Skateboarding has played a significant role in the history of this Milton Parkland site.
When the former Milton Tennis Centre site was left derelict and lay dormant, skateboarders appropriated and reinterpreted the space, they gave it life. They built their own obstacles, conducted their own competitions, and created a positive, safe place for young people to meet, gather, socialise and recreate.
In addition, Brisbane is lacking a contemporary inner city skate facility.
Finally, and importantly, the existing Paddington Skate Park does not have the capacity to cater for the number of users at peak periods, thus overcrowding is experienced.
Therefore, the development of a high quality, modern skate facility at the Milton site would acknowledge the role skateboarding has played in shaping the history of the site, provide a much needed contemporary inner city skate facility, in a highly visible and accessible location, and supply the additional skate facility quantity required to reduce overcrowding experienced at Paddington Skate Park and to meet the growing demand.
I am writing to express my concern over Brisbane City Council’s recent decision to reject the proposal for a skate facility in the Milton Parkland redevelopment.
This decision is an example of the short-sighted, ad hoc and uncoordinated approach often taken when planning for recreational facilities in Brisbane. Co-location, integration and diversity of recreational facilities are essential in promoting a healthy Queensland. The decision to exclude a skate facility from this park development is a missed opportunity to set a benchmark for youth facilities that are accessible and inclusive.
At present there are limited skate facilities in the inner suburbs of Brisbane. Consequently, Paddington, the only existing skate facility in inner city Brisbane and the western suburbs, regularly experiences overcrowding during peak periods and subsequent collisions. An additional contemporary, innovative skate facility at Milton Parkland would supply the extra quantity required to cater for the current and future number of skaters.
The Milton Parkland site is ideal location for an inner city skate facility. Not only has skateboarding played a significant role in shaping the history of the site, but the site is highly visible, easily accessible, in close proximity to food/refreshments, and is consistent with the recreational use of the park, and arguably is one of last remaining inner city sites for a skate facility.

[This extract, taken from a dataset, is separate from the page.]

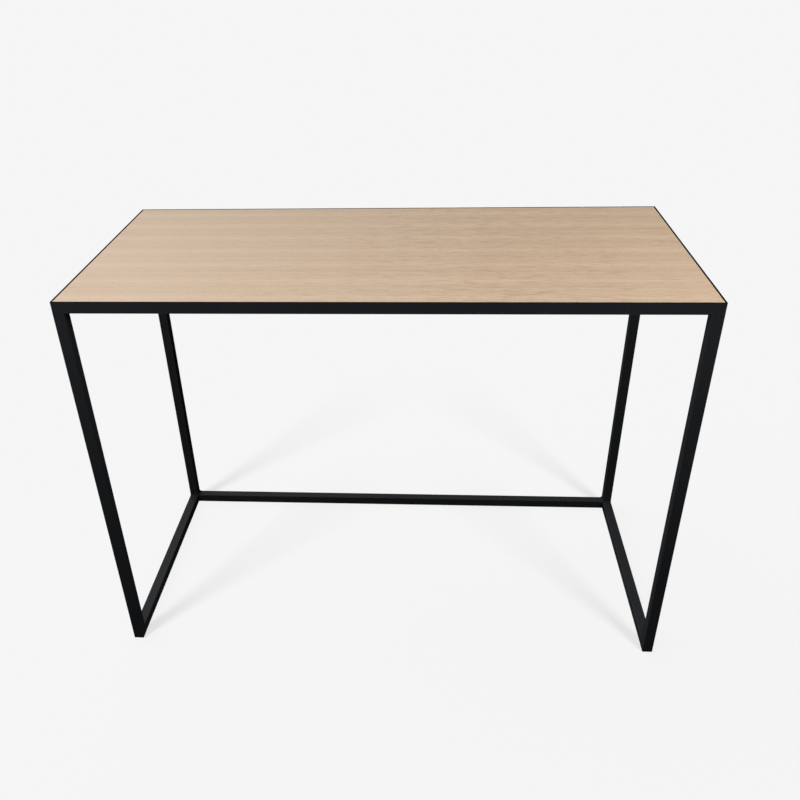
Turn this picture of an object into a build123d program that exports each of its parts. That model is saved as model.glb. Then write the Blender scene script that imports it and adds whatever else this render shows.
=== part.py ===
"""Writing desk: a welded steel frame with an oak-veneered board let into its top.

Millimetres. +X runs to the right along the desk, +Y to the rear, +Z up. The origin is on the floor, in
the middle of the footprint. Left is -X and front is -Y. The frame's legs and floor rails are square tube.
Its top is a mitred ring of equal angle: one flange stands on the outside as a thin lip, and the other lies
under the board and carries it. There is no rail at floor level in front, so a chair and feet go in freely.
"""

import os

from build123d import *

# Overall sizes, over the steel
frame_width = 1075.0
frame_depth = 500.0
frame_height = 762.0  # underside of the leg plates to the top of the lip

# Steel sections
section_size = 20.0  # outside of the square tube, and each flange of the equal angle
tube_wall = 1.5
tube_outer_radius = 1.2
tube_inner_radius = 0.4
angle_wall = 3.0  # also the width of the lip round the board
angle_root_radius = 2.0  # inside corner between the two flanges
angle_toe_radius = 1.0  # inner edge of each flange's end
lip_edge_radius = 0.5  # outer edge of the lip
end_plate_thickness = 2.0

# Weld metal
rear_bead_leg = 4.5  # fillet on top of the rear rail, where it meets a leg
side_bead_leg = 2.0  # fillet on top of a side rail, where it meets a leg

# Board
board_gap = 0.5  # between the board's edge and the upright flange
board_drop = 0.2  # from the lip's top down to the board's face
veneer_thickness = 0.5
band_thickness = 0.8
arris_clearance = 0.2  # between the board's lower edge and the angle's root

# Screws that hold the board
screws_per_long_rail = 4
screws_per_short_rail = 2
screw_end_distance = 90.0  # from the rail's outer end to its first screw
screw_diameter = 3.5
screw_hole_clearance = 0.5  # on the diameter, in the flange
screw_cover = 3.8  # board left above the screw's tip
screw_tip_length = 3.0
screw_head_diameter = 7.0
screw_head_height = 2.4
screw_head_radius = 1.2
recess_width = 1.0
recess_span = 4.0
recess_depth = 1.6

# Floor pads
pad_thickness = 1.5
pad_inset = 2.0  # from the leg's side to the pad's edge
pad_edge_radius = 0.4

# Levels and places that follow from these
frame_base = pad_thickness
frame_top = frame_base + frame_height
flange_base = frame_top - section_size
flange_top = flange_base + angle_wall
board_top = frame_top - board_drop
board_thickness = board_top - flange_top
leg_x = (frame_width - section_size) / 2
leg_y = (frame_depth - section_size) / 2
flange_middle = (angle_wall + section_size) / 2  # from the outside to the flange's clear middle
board_width = frame_width - 2 * (angle_wall + board_gap)
board_depth = frame_depth - 2 * (angle_wall + board_gap)

SIDES = {"left": -1, "right": 1}
ENDS = {"front": -1, "rear": 1}


def tube_outline(inset=0.0, radius=tube_outer_radius):
    """The square section's outline, or a smaller one inset from it."""
    side = section_size - 2 * inset
    return RectangleRounded(side, side, radius)


def tube(length):
    """A length of square tube along +Z, centred on its own axis, from z = 0."""
    return extrude(tube_outline() - tube_outline(tube_wall, tube_inner_radius), length)


def tube_bar(length):
    """The same length with no bore, which is what a weld or a cut meets from outside."""
    return extrude(tube_outline(), length)


def angle_profile():
    """The equal angle's section in its own X-Y plane: outside at x = 0, lower face at y = 0."""
    outline = Polyline(
        (0, 0),
        (section_size, 0),
        (section_size, angle_wall),
        (angle_wall, angle_wall),
        (angle_wall, section_size),
        (0, section_size),
        close=True,
    )
    profile = make_face(outline)

    def corner(x, y):
        return profile.vertices().sort_by_distance((x, y, 0))[0]

    profile = fillet(corner(angle_wall, angle_wall), angle_root_radius)
    profile = fillet([corner(section_size, angle_wall), corner(angle_wall, section_size)], angle_toe_radius)
    return fillet(corner(0, section_size), lip_edge_radius)


def screw_places(length, count):
    """Where the screws stand along a rail of this length, measured from its middle."""
    reach = length / 2 - screw_end_distance
    return [reach * (2 * i / (count - 1) - 1) for i in range(count)]


def top_rail(length, screw_count):
    """A mitred length of angle along X, outside at y = 0, with its inside towards +Y."""
    across = Plane(origin=(-length / 2, 0, flange_base), x_dir=(0, 1, 0), z_dir=(1, 0, 0))
    bar = extrude(across * angle_profile(), length)
    plan = make_face(
        Polyline(
            (-length / 2, 0),
            (length / 2, 0),
            (length / 2 - section_size, section_size),
            (section_size - length / 2, section_size),
            close=True,
        )
    )
    rail = bar & Pos(Z=flange_base) * extrude(plan, section_size)
    drill = Cylinder((screw_diameter + screw_hole_clearance) / 2, 2 * section_size)
    for x in screw_places(length, screw_count):
        rail -= Pos(x, flange_middle, flange_base) * drill
    return rail


def ring_envelope():
    """The top frame's outside, with its upright corners rounded like the legs' below them."""
    return Pos(Z=flange_base) * extrude(
        RectangleRounded(frame_width, frame_depth, tube_outer_radius), section_size
    )


def rail_seats():
    """Each top rail's place, length and screw count, by the side that it runs along."""
    return {
        "front": (Pos(Y=-frame_depth / 2), frame_width, screws_per_long_rail),
        "rear": (Pos(Y=frame_depth / 2) * Rot(Z=180), frame_width, screws_per_long_rail),
        "left": (Pos(X=-frame_width / 2) * Rot(Z=-90), frame_depth, screws_per_short_rail),
        "right": (Pos(X=frame_width / 2) * Rot(Z=90), frame_depth, screws_per_short_rail),
    }


def leg(x, y):
    """A leg from its end plate up to the underside of the top frame."""
    foot = frame_base + end_plate_thickness
    return Pos(x, y, foot) * tube(flange_base - foot)


def end_plate(x, y):
    """The plate that closes a leg at the bottom."""
    return Pos(x, y, frame_base) * tube_bar(end_plate_thickness)


def side_rail(x):
    """A floor rail from the front leg's back to the rear leg's front."""
    length = frame_depth - 2 * section_size
    return Pos(x, length / 2, frame_base + section_size / 2) * Rot(X=90) * tube(length)


def rear_rail():
    """The floor rail between the two rear legs."""
    length = frame_width - 2 * section_size
    return Pos(-length / 2, leg_y, frame_base + section_size / 2) * Rot(Y=90) * tube(length)


def weld(bead_leg):
    """Weld metal of a rail's butt joint, in the joint's own frame.

    The leg's axis is at x = 0 and the rail leaves it towards +X, with its lower face at z = 0. The metal
    fills the grooves beside the leg's rounded edges, flush with the rail, with a hollow fillet on top.
    """
    half = section_size / 2
    face = half - tube_outer_radius
    shoulder = section_size - tube_outer_radius
    seam = Pos(face, 0, half) * Rot(Y=90) * tube_bar(tube_outer_radius)
    wedge = Polyline(
        (face, shoulder),
        (half + bead_leg, shoulder),
        (half + bead_leg, section_size),
        (half, section_size + bead_leg),
        (face, section_size + bead_leg),
        close=True,
    )
    hollow = Pos(half + bead_leg, section_size + bead_leg) * Circle(bead_leg)
    upright = Plane(origin=(0, half, 0), x_dir=(1, 0, 0), z_dir=(0, -1, 0))
    bead = extrude(upright * (make_face(wedge) - hollow), section_size)
    post = Pos(Z=-section_size) * tube_bar(3 * section_size)  # runs on past the joint, up and down
    rail = Pos(half, 0, half) * Rot(Y=90) * tube_bar(bead_leg + section_size)
    return seam + bead - post - rail


def board_blank():
    """The whole board in place, its lower edges eased to clear the angle's root."""
    blank = Pos(Z=flange_top) * extrude(Rectangle(board_width, board_depth), board_thickness)
    easing = angle_root_radius - board_gap + arris_clearance
    return chamfer(blank.edges().group_by(Axis.Z)[0], easing)


def slab(width, depth, low, high):
    """An upright block centred on the desk, from one level to another."""
    return Pos(Z=low) * extrude(Rectangle(width, depth), high - low)


def board_layers(pilots):
    """The board's core, two veneers and four edge bands."""
    blank = board_blank()
    inner_width = board_width - 2 * band_thickness
    inner_depth = board_depth - 2 * band_thickness
    core_low = flange_top + veneer_thickness
    core_high = board_top - veneer_thickness
    layers = {
        "desktop_core": blank & slab(inner_width, inner_depth, core_low, core_high),
        "desktop_face_veneer": blank & slab(inner_width, inner_depth, core_high, board_top),
        "desktop_backing_veneer": blank & slab(inner_width, inner_depth, flange_top, core_low),
    }
    for name in ("desktop_core", "desktop_backing_veneer"):
        layers[name] -= pilots
    long_strip = slab(board_width, band_thickness, flange_top, board_top)
    for end, sign in ENDS.items():
        layers[f"edge_band_{end}"] = blank & Pos(Y=sign * (board_depth - band_thickness) / 2) * long_strip
    short_strip = slab(band_thickness, inner_depth, flange_top, board_top)
    for side, sign in SIDES.items():
        layers[f"edge_band_{side}"] = blank & Pos(X=sign * (board_width - band_thickness) / 2) * short_strip
    return layers


def screw():
    """A pan-head screw that stands on z = 0 with its head below and its tip up."""
    radius = screw_diameter / 2
    reach = board_top - screw_cover - flange_base
    shank = extrude(Circle(radius), reach - screw_tip_length)
    tip = Pos(Z=reach - screw_tip_length / 2) * Cone(radius, 0, screw_tip_length)
    head = Pos(Z=-screw_head_height) * extrude(Circle(screw_head_diameter / 2), screw_head_height)
    head = fillet(head.edges().group_by(Axis.Z)[0], screw_head_radius)
    slot = Pos(Z=-screw_head_height) * Box(recess_span, recess_width, 2 * recess_depth)
    return shank + tip + head - slot - Rot(Z=90) * slot


def floor_pad(x, y):
    """A round pad glued under an end plate."""
    pad = extrude(Circle(section_size / 2 - pad_inset), pad_thickness)
    return Pos(x, y, 0) * fillet(pad.edges().group_by(Axis.Z)[0], pad_edge_radius)


def build():
    """Every piece of the desk, by node name."""
    nodes = {}
    screws = []
    for side, (seat, length, count) in rail_seats().items():
        nodes[f"top_rail_{side}"] = ring_envelope() & seat * top_rail(length, count)
        screws += [seat * Pos(x, flange_middle, flange_base) * screw() for x in screw_places(length, count)]
    nodes["panel_screws"] = Compound(children=screws)
    nodes.update(board_layers(screws))
    for end, end_sign in ENDS.items():
        for side, side_sign in SIDES.items():
            x = side_sign * leg_x
            y = end_sign * leg_y
            nodes[f"leg_{end}_{side}"] = leg(x, y)
            nodes[f"leg_end_plate_{end}_{side}"] = end_plate(x, y)
            nodes[f"floor_pad_{end}_{side}"] = floor_pad(x, y)
            joint = Pos(x, y, frame_base) * Rot(Z=-90 * end_sign)
            nodes[f"weld_side_rail_{end}_{side}"] = joint * weld(side_bead_leg)
    for side, sign in SIDES.items():
        nodes[f"floor_rail_{side}"] = side_rail(sign * leg_x)
        joint = Pos(sign * leg_x, leg_y, frame_base) * Rot(Z=90 * (1 + sign))
        nodes[f"weld_rear_rail_{side}"] = joint * weld(rear_bead_leg)
        # Both rails' welds meet at the leg's inner front edge, and the rear rail's keeps that place.
        kept = nodes[f"weld_rear_rail_{side}"].bounding_box()
        nodes[f"weld_side_rail_rear_{side}"] -= Pos(kept.center()) * Box(*kept.size)
    nodes["floor_rail_rear"] = rear_rail()
    return nodes


os.makedirs("parts", exist_ok=True)
for node, shape in build().items():
    export_step(shape, f"parts/{node}.step")
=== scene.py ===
"""The finished look of a writing desk: a black powder-coated steel frame with an oak-veneered board let in.

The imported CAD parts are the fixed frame. Each steel, veneer, weld, screw and pad piece is remade here as a
finer mesh in its CAD part's place and takes that part's place in the picture. The board's drilled core and
backing keep their CAD shapes and get a finish. +X runs to the right along the desk, +Y to the rear, +Z up.
"""

import logging
import math
from collections.abc import Callable, Iterable, Sequence
from dataclasses import dataclass, field
from enum import Enum
from functools import partial

import bmesh
import bpy
from bpy.types import Collection, Material, Mesh, NodeSocket, NodeTree, Object, World
from mathutils import Matrix, Vector, noise


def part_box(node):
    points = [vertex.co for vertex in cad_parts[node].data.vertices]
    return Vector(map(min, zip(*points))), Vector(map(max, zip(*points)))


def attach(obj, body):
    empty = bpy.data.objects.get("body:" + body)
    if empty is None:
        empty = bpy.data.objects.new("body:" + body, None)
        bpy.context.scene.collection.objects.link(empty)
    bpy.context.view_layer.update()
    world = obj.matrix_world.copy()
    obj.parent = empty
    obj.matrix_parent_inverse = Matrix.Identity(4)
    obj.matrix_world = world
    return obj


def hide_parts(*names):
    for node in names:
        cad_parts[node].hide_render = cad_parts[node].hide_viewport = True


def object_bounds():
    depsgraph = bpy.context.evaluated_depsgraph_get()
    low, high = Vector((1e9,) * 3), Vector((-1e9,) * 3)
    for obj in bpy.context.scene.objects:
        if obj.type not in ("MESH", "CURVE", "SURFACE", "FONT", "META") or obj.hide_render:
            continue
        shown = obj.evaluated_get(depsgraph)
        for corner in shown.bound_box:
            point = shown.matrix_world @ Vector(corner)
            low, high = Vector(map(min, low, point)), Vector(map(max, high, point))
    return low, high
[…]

Furthermore, broadly speaking, there is a lack of informal, unstructured recreation activities for young people in inner suburbs of Brisbane. Over 45 per cent of Australian children aged five to 14 years participated in skateboarding, rollerblading or scooter riding, compared to only 7.9 per cent for tennis (Australian Bureau of Statistics, 2009). Yet, based on a quantitative approach, with limited rigour or transparency, and no consideration of the consistent and proportionally high input from the Brisbane skateboard community at each consultation activity, the decision has been made to include a large scale tennis facility without the inclusion of a much needed contemporary, integrated, multi-use skate facility, for use by a much greater proportion of young people.
Brisbane City Council has an opportunity to lead the way in innovative design by integrating mixed-use, multi-purpose, open space facilities that make best use of our climatic conditions. It would be a great disappointment to see this opportunity go to waste. I urge Council to reconsider their decision, and will make my opinions felt in the next round of elections.